DO THIS
Among the entries below, find the line with "const geometry = new THREE.BufferGeometry();", then quote it and each following line up to and including the line with "bpy.data.objects.remove(obj)", and nothing else.

SUPPLIED ENTRIES
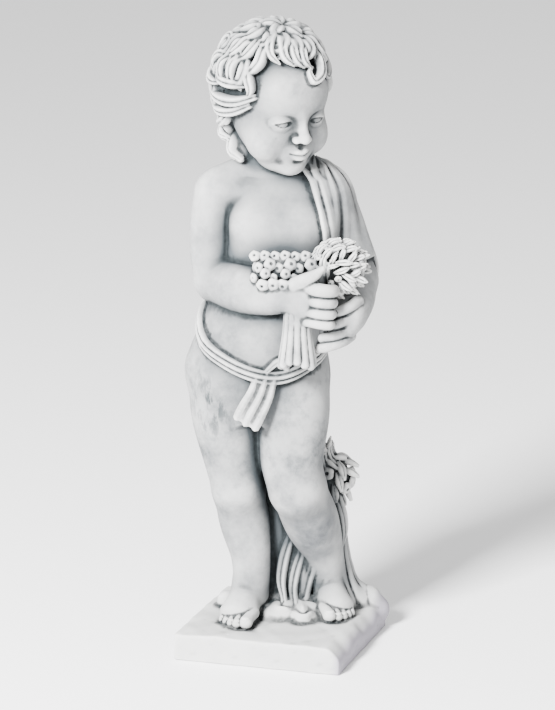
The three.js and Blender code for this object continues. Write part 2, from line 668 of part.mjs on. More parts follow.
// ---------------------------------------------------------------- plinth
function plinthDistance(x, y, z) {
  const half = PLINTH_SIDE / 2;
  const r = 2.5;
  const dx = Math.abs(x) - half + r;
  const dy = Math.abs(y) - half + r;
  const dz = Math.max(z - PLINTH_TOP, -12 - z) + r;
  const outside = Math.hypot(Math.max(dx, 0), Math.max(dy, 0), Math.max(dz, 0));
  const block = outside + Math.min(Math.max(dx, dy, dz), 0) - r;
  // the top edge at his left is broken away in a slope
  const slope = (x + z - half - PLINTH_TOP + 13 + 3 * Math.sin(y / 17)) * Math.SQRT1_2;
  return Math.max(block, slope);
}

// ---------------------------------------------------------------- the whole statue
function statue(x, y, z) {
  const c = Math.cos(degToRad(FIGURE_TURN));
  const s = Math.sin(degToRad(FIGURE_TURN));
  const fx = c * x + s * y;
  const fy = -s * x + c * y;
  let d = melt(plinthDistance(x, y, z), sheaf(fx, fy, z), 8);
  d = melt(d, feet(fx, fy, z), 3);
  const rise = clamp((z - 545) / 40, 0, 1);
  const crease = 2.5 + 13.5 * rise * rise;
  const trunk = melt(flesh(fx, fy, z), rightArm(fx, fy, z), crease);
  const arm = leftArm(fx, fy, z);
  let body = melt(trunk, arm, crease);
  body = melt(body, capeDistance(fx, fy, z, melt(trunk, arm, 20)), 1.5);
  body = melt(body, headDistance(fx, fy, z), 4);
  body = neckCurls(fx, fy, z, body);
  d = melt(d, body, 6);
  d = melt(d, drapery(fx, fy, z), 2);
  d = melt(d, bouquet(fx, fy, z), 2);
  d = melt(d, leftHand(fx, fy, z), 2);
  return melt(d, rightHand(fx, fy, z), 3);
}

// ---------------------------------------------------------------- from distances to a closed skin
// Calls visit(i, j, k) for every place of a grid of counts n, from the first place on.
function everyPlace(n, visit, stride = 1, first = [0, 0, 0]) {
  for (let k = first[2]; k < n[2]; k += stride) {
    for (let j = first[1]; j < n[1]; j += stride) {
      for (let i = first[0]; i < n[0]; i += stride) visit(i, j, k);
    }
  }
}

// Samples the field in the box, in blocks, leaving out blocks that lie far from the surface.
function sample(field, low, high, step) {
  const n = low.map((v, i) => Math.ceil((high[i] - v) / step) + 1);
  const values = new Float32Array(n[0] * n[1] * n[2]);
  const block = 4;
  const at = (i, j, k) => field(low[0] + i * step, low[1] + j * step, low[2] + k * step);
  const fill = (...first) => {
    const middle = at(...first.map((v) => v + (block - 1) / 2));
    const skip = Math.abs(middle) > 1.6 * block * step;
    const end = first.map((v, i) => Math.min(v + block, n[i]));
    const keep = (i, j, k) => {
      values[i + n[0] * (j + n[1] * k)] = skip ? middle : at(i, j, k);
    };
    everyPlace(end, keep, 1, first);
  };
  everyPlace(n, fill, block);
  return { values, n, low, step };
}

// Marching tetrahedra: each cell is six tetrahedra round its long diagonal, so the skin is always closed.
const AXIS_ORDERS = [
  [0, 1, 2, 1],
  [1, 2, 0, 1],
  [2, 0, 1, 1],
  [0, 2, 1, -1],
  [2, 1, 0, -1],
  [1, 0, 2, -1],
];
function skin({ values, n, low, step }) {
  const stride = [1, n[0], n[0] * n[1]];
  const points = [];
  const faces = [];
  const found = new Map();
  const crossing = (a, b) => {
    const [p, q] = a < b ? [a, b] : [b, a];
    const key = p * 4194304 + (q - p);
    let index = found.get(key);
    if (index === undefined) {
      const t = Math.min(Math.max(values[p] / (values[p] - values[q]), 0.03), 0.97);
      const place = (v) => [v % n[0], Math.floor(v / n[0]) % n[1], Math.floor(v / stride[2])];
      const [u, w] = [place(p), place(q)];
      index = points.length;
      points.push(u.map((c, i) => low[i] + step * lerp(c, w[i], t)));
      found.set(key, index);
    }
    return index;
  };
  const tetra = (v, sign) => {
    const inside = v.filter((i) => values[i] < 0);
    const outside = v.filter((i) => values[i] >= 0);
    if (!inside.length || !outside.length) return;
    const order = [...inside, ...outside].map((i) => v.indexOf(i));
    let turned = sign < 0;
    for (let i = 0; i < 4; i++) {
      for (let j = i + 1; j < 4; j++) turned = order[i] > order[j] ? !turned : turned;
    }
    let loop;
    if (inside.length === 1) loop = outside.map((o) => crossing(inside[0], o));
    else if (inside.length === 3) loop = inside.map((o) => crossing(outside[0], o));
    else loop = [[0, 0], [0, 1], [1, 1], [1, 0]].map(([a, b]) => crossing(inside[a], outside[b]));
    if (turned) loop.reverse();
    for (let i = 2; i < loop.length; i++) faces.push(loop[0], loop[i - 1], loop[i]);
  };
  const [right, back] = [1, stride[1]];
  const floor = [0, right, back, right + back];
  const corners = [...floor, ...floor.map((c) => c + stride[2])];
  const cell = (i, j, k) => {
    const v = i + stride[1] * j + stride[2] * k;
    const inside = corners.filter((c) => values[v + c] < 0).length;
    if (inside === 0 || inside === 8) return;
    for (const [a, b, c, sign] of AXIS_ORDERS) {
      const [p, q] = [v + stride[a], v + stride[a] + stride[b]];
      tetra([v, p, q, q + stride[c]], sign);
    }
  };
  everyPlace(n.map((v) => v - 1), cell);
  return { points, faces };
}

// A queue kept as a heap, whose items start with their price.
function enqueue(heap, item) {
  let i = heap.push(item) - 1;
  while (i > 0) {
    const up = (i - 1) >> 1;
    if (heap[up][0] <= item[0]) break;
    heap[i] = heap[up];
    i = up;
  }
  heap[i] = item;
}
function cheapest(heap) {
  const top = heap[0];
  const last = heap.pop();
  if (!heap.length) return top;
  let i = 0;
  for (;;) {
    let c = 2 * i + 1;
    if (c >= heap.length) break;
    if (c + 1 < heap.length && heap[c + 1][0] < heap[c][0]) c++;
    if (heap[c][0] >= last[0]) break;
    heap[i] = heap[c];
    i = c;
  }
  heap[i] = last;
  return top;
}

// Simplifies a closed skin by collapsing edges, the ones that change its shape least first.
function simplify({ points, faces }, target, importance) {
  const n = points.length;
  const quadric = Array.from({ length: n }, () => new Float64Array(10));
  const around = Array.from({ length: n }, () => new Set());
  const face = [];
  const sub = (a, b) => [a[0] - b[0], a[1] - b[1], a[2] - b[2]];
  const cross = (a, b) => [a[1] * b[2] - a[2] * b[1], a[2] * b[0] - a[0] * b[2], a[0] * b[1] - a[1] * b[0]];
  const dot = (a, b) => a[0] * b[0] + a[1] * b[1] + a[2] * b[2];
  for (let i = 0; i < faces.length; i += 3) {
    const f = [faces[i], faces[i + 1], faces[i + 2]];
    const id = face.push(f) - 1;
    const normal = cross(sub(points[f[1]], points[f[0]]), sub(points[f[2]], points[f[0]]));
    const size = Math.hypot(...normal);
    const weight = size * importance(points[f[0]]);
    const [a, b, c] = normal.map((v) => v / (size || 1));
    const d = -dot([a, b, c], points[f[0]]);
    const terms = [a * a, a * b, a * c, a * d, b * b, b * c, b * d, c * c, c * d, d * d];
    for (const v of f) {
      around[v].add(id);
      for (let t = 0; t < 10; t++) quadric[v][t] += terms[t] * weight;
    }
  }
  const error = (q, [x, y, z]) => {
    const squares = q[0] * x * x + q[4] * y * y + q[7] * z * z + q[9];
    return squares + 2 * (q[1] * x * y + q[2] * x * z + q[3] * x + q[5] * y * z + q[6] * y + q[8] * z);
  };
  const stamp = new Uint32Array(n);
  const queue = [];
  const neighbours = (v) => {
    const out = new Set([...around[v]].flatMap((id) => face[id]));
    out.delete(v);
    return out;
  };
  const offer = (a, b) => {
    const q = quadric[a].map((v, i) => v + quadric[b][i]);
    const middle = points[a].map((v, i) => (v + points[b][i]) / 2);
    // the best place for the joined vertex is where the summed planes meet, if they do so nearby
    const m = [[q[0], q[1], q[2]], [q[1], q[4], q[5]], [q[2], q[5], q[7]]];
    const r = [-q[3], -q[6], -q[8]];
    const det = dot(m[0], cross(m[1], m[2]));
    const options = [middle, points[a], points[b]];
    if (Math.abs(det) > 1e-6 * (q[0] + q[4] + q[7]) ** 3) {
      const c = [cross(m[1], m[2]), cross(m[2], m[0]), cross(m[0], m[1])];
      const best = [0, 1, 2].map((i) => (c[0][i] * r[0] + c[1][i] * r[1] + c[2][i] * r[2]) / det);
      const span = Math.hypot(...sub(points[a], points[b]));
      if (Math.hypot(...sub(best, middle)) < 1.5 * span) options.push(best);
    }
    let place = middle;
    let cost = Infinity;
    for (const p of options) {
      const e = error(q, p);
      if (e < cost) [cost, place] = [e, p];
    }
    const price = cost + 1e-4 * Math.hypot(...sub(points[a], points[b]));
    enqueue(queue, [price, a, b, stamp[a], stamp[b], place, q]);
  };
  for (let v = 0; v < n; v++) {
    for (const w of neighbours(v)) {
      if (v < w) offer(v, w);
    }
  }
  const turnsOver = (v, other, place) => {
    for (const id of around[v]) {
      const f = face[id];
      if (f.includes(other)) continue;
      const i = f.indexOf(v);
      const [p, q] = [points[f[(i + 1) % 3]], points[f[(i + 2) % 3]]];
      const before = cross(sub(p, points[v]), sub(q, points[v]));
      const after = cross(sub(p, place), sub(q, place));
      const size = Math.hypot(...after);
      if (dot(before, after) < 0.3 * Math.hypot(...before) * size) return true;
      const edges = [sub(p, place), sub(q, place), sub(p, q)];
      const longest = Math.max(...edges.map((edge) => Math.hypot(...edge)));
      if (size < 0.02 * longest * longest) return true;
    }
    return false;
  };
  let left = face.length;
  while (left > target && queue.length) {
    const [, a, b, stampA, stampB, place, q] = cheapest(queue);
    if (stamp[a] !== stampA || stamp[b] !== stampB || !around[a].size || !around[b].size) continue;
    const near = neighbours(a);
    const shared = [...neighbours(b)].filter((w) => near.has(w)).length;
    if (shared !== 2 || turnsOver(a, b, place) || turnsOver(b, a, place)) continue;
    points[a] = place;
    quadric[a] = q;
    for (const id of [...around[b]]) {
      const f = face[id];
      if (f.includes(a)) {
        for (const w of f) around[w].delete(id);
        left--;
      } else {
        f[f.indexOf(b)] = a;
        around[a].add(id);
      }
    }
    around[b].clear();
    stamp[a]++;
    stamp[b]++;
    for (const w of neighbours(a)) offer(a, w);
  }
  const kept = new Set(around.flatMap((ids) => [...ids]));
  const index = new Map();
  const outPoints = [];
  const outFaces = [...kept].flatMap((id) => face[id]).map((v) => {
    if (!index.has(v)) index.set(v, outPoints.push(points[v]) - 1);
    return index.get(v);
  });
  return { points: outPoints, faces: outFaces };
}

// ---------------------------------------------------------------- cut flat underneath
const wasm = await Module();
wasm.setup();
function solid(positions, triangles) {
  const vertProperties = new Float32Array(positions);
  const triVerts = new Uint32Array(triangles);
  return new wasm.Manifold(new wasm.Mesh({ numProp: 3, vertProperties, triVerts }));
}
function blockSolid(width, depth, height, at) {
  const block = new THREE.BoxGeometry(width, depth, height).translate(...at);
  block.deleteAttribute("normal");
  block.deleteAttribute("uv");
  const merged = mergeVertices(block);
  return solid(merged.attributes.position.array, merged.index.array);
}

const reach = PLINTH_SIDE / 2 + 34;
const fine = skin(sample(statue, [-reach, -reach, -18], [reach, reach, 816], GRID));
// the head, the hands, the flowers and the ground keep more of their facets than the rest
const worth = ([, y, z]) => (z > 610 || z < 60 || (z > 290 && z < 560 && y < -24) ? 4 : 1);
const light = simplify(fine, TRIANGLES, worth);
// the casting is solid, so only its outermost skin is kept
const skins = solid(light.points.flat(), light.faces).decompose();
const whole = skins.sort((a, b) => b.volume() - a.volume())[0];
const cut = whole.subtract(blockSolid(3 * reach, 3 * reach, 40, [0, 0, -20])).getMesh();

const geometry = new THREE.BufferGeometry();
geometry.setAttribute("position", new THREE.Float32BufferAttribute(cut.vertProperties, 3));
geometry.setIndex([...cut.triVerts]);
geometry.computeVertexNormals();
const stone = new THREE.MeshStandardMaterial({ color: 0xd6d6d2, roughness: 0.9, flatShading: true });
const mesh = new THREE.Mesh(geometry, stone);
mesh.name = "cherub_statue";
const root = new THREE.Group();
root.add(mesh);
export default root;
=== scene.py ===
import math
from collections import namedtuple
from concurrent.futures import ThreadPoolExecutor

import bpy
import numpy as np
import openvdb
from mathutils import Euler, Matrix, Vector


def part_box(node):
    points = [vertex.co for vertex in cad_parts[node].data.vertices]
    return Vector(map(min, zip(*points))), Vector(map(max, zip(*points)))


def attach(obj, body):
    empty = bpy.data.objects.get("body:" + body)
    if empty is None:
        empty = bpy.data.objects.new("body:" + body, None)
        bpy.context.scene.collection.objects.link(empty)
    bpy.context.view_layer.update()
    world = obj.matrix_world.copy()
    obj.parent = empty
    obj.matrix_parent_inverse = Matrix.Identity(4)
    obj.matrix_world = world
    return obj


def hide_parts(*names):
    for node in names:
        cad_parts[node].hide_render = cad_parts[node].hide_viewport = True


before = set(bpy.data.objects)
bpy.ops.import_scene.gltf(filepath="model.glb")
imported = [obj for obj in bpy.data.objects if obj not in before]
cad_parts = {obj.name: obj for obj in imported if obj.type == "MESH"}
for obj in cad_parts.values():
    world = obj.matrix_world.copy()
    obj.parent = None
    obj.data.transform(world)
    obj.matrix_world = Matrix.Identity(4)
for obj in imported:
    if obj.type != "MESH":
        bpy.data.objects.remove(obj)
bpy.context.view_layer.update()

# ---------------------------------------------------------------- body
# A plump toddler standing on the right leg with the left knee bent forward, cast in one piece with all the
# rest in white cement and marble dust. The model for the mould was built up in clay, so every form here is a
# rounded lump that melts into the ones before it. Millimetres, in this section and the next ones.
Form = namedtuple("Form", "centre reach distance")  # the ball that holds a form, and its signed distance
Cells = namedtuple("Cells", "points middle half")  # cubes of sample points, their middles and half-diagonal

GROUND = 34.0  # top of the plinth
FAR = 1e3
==
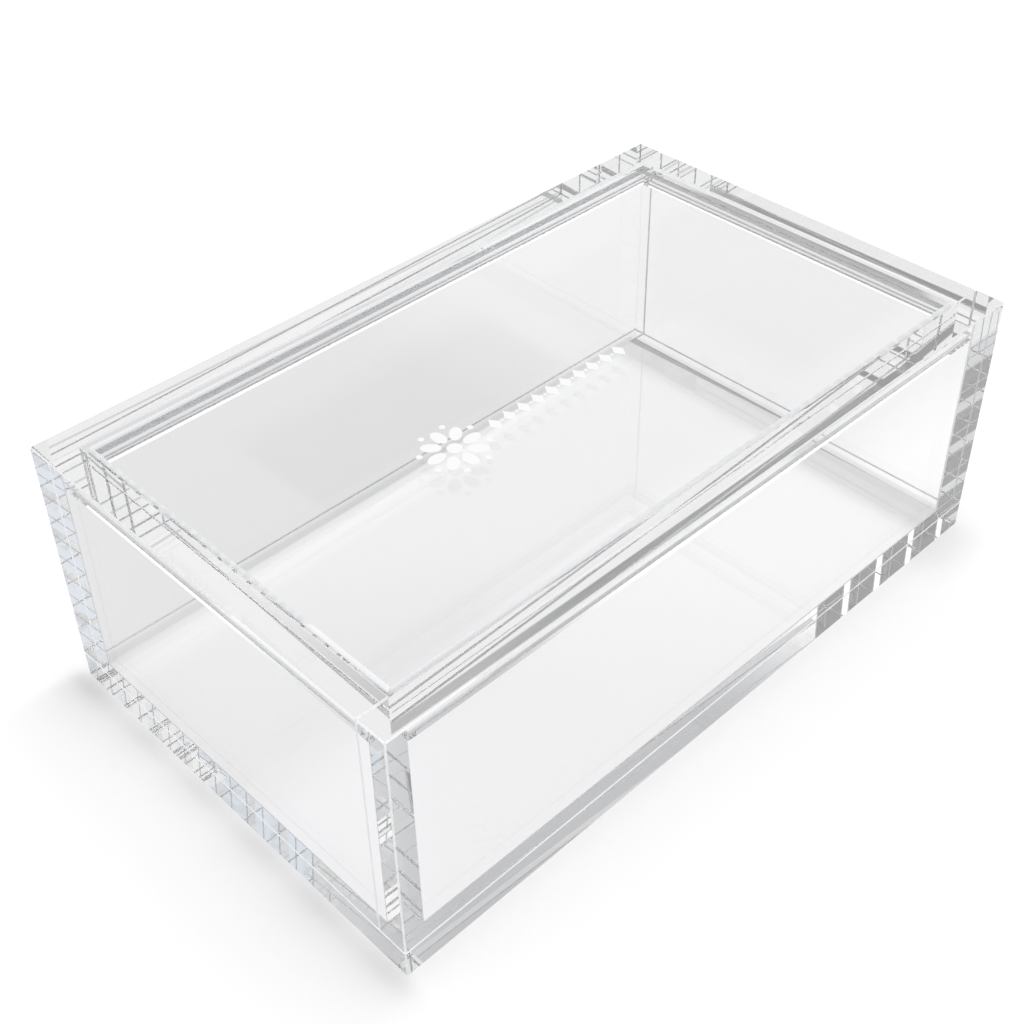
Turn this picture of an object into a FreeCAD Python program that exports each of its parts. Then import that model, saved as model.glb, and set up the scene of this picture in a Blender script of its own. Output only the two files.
...
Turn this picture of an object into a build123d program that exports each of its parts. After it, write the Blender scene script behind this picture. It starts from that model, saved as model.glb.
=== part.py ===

ANSWER TO THIS EXERCISE
const geometry = new THREE.BufferGeometry();
geometry.setAttribute("position", new THREE.Float32BufferAttribute(cut.vertProperties, 3));
geometry.setIndex([...cut.triVerts]);
geometry.computeVertexNormals();
const stone = new THREE.MeshStandardMaterial({ color: 0xd6d6d2, roughness: 0.9, flatShading: true });
const mesh = new THREE.Mesh(geometry, stone);
mesh.name = "cherub_statue";
const root = new THREE.Group();
root.add(mesh);
export default root;
=== scene.py ===
import math
from collections import namedtuple
from concurrent.futures import ThreadPoolExecutor

import bpy
import numpy as np
import openvdb
from mathutils import Euler, Matrix, Vector


def part_box(node):
    points = [vertex.co for vertex in cad_parts[node].data.vertices]
    return Vector(map(min, zip(*points))), Vector(map(max, zip(*points)))


def attach(obj, body):
    empty = bpy.data.objects.get("body:" + body)
    if empty is None:
        empty = bpy.data.objects.new("body:" + body, None)
        bpy.context.scene.collection.objects.link(empty)
    bpy.context.view_layer.update()
    world = obj.matrix_world.copy()
    obj.parent = empty
    obj.matrix_parent_inverse = Matrix.Identity(4)
    obj.matrix_world = world
    return obj


def hide_parts(*names):
    for node in names:
        cad_parts[node].hide_render = cad_parts[node].hide_viewport = True


before = set(bpy.data.objects)
bpy.ops.import_scene.gltf(filepath="model.glb")
imported = [obj for obj in bpy.data.objects if obj not in before]
cad_parts = {obj.name: obj for obj in imported if obj.type == "MESH"}
for obj in cad_parts.values():
    world = obj.matrix_world.copy()
    obj.parent = None
    obj.data.transform(world)
    obj.matrix_world = Matrix.Identity(4)
for obj in imported:
    if obj.type != "MESH":
        bpy.data.objects.remove(obj)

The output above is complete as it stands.